I have to admit, I’ve been mulling over this for quite sometime so Im interested in hearing your thoughts both pro and con with sound biblical support. This may be somewhat disjointed, but jump in whereever you feel a need to clarify or question. I’m not anti-money but I do think that the need for money seems to have eclipsed the need for fellowship and even God.
Here is the thesis: The new testament church was or began as a house to house movement. There is no requirement in scripture that Im aware of which mandates meeting in a “church building”.
Money to do ministry?
Have we created a monster we now are forced to pacify?

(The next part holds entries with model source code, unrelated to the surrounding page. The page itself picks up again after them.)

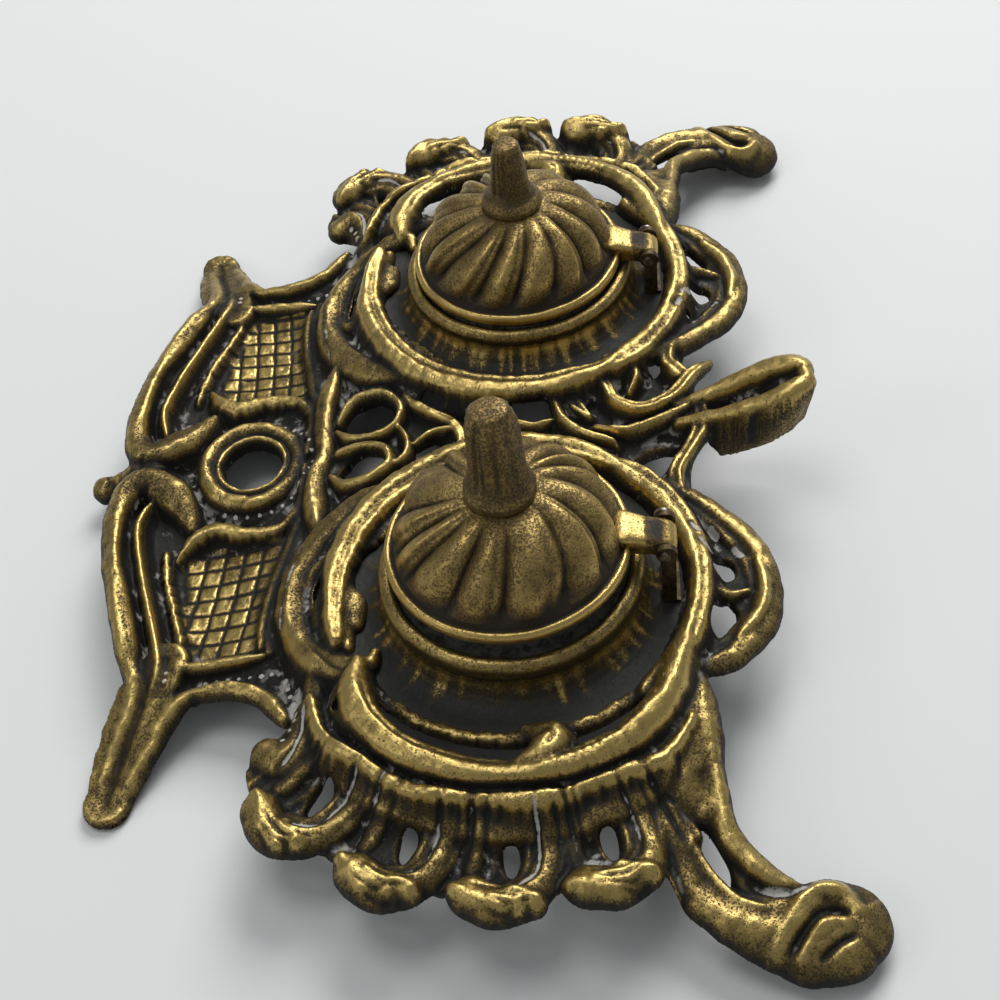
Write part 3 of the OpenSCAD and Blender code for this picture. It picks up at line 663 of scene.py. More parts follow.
def wellMouldings(layer):
    z = wells["floor"] + 2
    # ring round the saucer in two C scrolls that overlap, each with a slit, and the lip inside it
    moulding(layer, [polar(a, 34, z, 2.5 + 0.3 * math.sin(a / 17), 2.4) for a in range(44, 160, 13)],
        "double", groove=-0.3, cut=0.2, seed=11, glow=0.2)
    moulding(layer, [polar(a, 33.6 + 0.4 * math.sin(a / 23), z + 0.3, 3.3 - 1.1 * ((a - 215) / 72) ** 2,
        2.6) for a in range(146, 293, 12)], "double", groove=0.3, cut=0.26, seed=12, wave=0.12, glow=0.25)
    moulding(layer, [polar(a, 31.4, 17.8, 0.9 + 0.3 * math.sin(a / 9), 1.1) for a in range(60, 290, 12)],
        wave=0.4, seed=13, blend=0.8)
    moulding(layer, [polar(a, 32.4, z - 2, 1.3, 1.2) for a in range(-64, 60, 12)], wave=0.35, seed=14,
        blend=0.8)
    # broad frilled leaf where the ring starts at the front
    moulding(layer, roundWell((206, 31.6, 19.2, 2.6, 1.7), (226, 30.4, 19, 2.9, 1.6),
        (242, 30.8, 18.8, 2.5, 1.5), (258, 32, 19, 1.4, 1.4)), "leaf", cut=0.5, wave=0.7, seed=15, glow=0.2)
    moulding(layer, roundWell((266, 32.4, 19.6, 1.6, 1.7), (274, 29.8, 19.2, 2.6, 2.2),
        (284, 29.6, 19, 2.4, 2)), seed=16, glow=0.2)
    for a, reach in ((164, 29.2), (176, 29.6), (190, 29.2)):
        moulding(layer, roundWell((a + 6, 32.4, 18.8, 1.4, 1.3), (a, reach, 18.2, 0.7, 0.9)), "ridge",
            seed=17)
    # bold C moulding, rolled at its front end and chiselled at the other, and the wavy bead below it
    moulding(layer, roundWell((-58, 31.8, 21, 2.3, 2.2), (-50, 35.6, 21.6, 3.1, 2.8),
        (-40, 38.4, 21.4, 3, 3), (-24, 40.2, 20.8, 2.8, 3), (0, 40.8, 20.4, 2.7, 3),
        (24, 40.4, 20.8, 2.7, 3), (42, 38, 21.2, 2.8, 3), (56, 34.8, 21.2, 2.7, 2.7),
        (68, 33.4, 20.8, 2, 2.4)), hatch=(48, 62), seed=18, steps=8, glow=0.17)
    carve(layer, roundWell((-49, 34.2), (-38, 37.4), (-22, 39), (0, 39.5), (22, 39.2), (40, 37)), 0.35, 0.5,
        paint=-0.3)
    lip = []
    for a in range(-58, 50, 4):
        end = min(1, (a + 60) / 18, (52 - a) / 18)
        lip.append(polar(a, 42 + 3 * end + 0.5 * math.sin(math.radians(a * 13)),
            17 + 2.3 * end + 0.4 * math.sin(math.radians(a * 17)), 1.1 + 0.6 * end, 2.1))
    moulding(layer, lip, wave=0.35, seed=19, steps=3, glow=0.25, blend=0.6, taper=False)
    carve(layer, [polar(a, 43.4 + 0.2 * math.sin(a)) for a in range(-50, 38, 8)], 0.45, 1.1, paint=-1.1)
    moulding(layer, roundWell((-52, 43, 16.4, 2.8, 1.8), (-30, 46.2, 15.8, 3.8, 2.2),
        (0, 46.8, 15.6, 4, 2.2), (26, 46.4, 15.9, 4, 2.2), (40, 42.6, 16.8, 3.4, 2)), blend=1.6, seed=20)
    # leaf curl across the crescent
    moulding(layer, roundWell((5, 31.2, 18.8, 2, 1.6), (12, 34.2, 21, 3.2, 2.6), (9, 37.8, 21.4, 3.5, 3),
        (2.5, 39.8, 20.8, 2.6, 2.4)), seed=21, glow=0.2)
    moulding(layer, roundWell((14.5, 33.4, 20.4, 1.7, 1.8), (16.6, 36.2, 19.6, 1.4, 1.6),
        (15, 38.4, 19, 1, 1.4)), seed=22, glow=0.1)
    carve(layer, roundWell((9, 32.6), (12.4, 35.4), (9, 38)), 0.3, 0.6)
    carve(layer, roundWell((5, 33), (7, 35.6), (4, 37.4)), 0.3, 0.4)
    for k, a in enumerate(fan["slots"]):
        fanLobe(layer, a, 31 + 7 * k)
    # first petal, and the curl that leads to it
    moulding(layer, roundWell((-66, 39.4, 14.6, 1.8, 2), (-57, 42.4, 14.2, 2.6, 2.4),
        (-51.5, 47.6, 13.8, 3.2, 3), (-51.6, 51.6, 12.8, 3.8, 3.6), (-54.6, 53, 12.4, 3.5, 3.4)), seed=51,
        taper=False, blend=1, glow=0.1)
    carve(layer, roundWell((-60, 43), (-54, 46), (-50.4, 49.6), (-49.6, 54)), 0.5, 0.9, white=0.85,
        paint=-0.3)


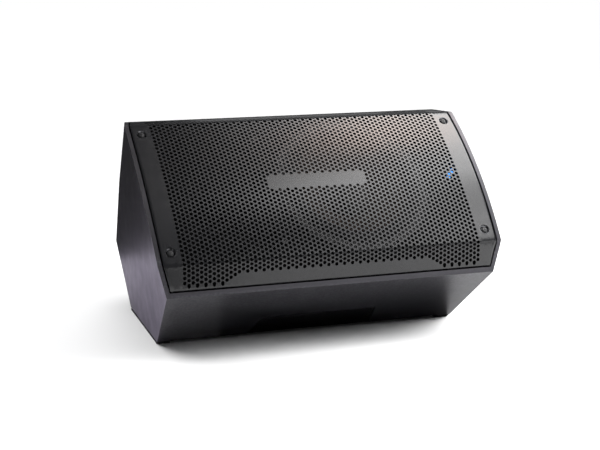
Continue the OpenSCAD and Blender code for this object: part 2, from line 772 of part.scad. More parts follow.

You have probably heard the phrase “it takes money to do ministry” before. I’ve even used it several times to justify the need to get money to do God’s will. But is that true?
In fact, it seems the contemporary church is driven not by the desire for sincere fellowship, but rather the need to collect money for “the vision”. Money to get the mortgage paid, money for rent, money to fund programs, money to pay salaries, money for building maintenance, money to pay denominational fees, money for legal bills, money to put on expensive conferences and the list goes on. And guess who has to pony up all that money? Let’s face it “the church” today is big business generating and paying out over a billion dollars yearly. Just last year, Creflo Dollar released a shocker stating that just his local church took in $68 million dollars in one year.
Big churches equal big money equal power, prestige and influence. But we have also seen those with the most “influence” built on their wealth have dismal records on following biblical foundations. Compromise?
That’s not to say that the early church did not have issues with money, but they seemed to employ a system sufficient to handle all things. Some may argue that the times forced the changes in the contemporary church, but was it the times or the greed of people who wanted the church to produce more cash to support their lifestyles?
Church is where the heart is
According to Hebrews 10:25, fellowship is mandated. That’s clear and settled. We cannot be lone rangers and mavericks. Fellowship with other believers is necessary for proper growth. But notice the overidding focus of Hebrews 10:25 is not where, but what. In fact, it makes no mention nor suggestion of where. Forsake not the assembling of yourselves as the manner of some is, but exhorting one another, and so much the more as you see the Day approaching.
Most of us have been taught not coming to church is a sin. But is it really? Some preachers have openly ridiculed “house churches” as “separatists”, but the truth is that smaller fellowships birth much more relational cohesion than one with thousands of people who may never know each other. And in these days of financial hardship is the church in the home more beneficial?
The message of the church today to the world is “come to us and be saved”, but does that conflict with Jesus’ command to go into all the world and make disciples? In other words, we tell people to come to church and Jesus will help them? But cant Jesus help them right there on the corner of Jones Ave and 92nd Street? Do we want them at church to increase our membership or do we want them in the kingdom of God? What if we promise ” a miracle” at church, but they dont live to make it to Wednesday night or Sunday morning?
The hard work of fleshing this out biblically was done by blogger DC Lake in his post titled “In defense of house church meetings”. He argues that Jesus met and ministered in homes (Mark 2:1-3), the Holy Spirit was poured out in homes. The “upper room” was actually someone’s upstairs house quarters. (Acts 1:13-14), and the church met in homes (Acts 12:5-12). Thus meeting in the home is fundamentally biblical.
Bound to buildings or free to serve?
In suburban Atlanta, Rolling Hills church sold their 1.5 million dollar building because the pastor said they spent over 50 percent of the church’s budget on a building that they were in less than 10 percent of the time.
“Our motive should not be to fill these seats, but to empty these seats,” the Rev. Frank Mercer decided last year.
Amen, said the congregation, which is $150,000 away from paying off $1.4 million worth of land and buildings
He spoke a phrase that became a mantra for his church: “I’m afraid if we become a church of bricks and mortar, we’ll cease to be a church of flesh and blood.”
That’s deep. I got a brief revelation while preaching about the ministry of the Holy Spirit. The church was intended by direction of the Holy Spirit to be an organic entity: mobile and deployable. Thus, we (people) are the “temple of God” (1 Cor 6:19). Temples that can go and do and be when God says so. Having said that, do these churches of brick and mortar mean anything in the eternal scheme of things? And if we are not a church of people who serve God, not a building are we fulfilling the great mandate of our faith?